Guitar Center, Inc. (NDAQ:GTRC) said consolidated net sales for the fourth quarter increased nearly twelve percent to $628.5 million, below the consensus of $643 million. The Company anticipates net income for the fourth quarter will be below its previous guidance range of $34 million to $36 million, or $1.14 to $1.20 per diluted share. The consensus is $1.16.

Perficient, Inc.
(NDAQ:PRFT) is raising its revenue guidance for the fourth quarter of 2006. The Company expects its fourth quarter services and software revenue to be in the range of $48.4 million to $49.6 million, versus previous guidance range of $42.4 million to $45.1 million. The consensus is $44.57 million.

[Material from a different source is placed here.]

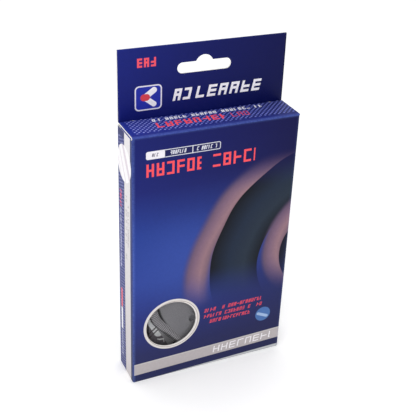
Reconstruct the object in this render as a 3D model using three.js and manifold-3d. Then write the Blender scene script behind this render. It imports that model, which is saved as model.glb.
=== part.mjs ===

Merix Corporation (NDAQ:MERX) announced that Mark Hollinger has stepped down as Chairman and Chief Executive Officer, and will be leaving the Company. The Board has formed a search committee to find a successor. William C. McCormick, the Board's Lead Director, has been named Chairman and Interim Chief Executive Officer to serve while the Company conducts a search for a successor CEO. McCormick has been a director of Merix since 1997.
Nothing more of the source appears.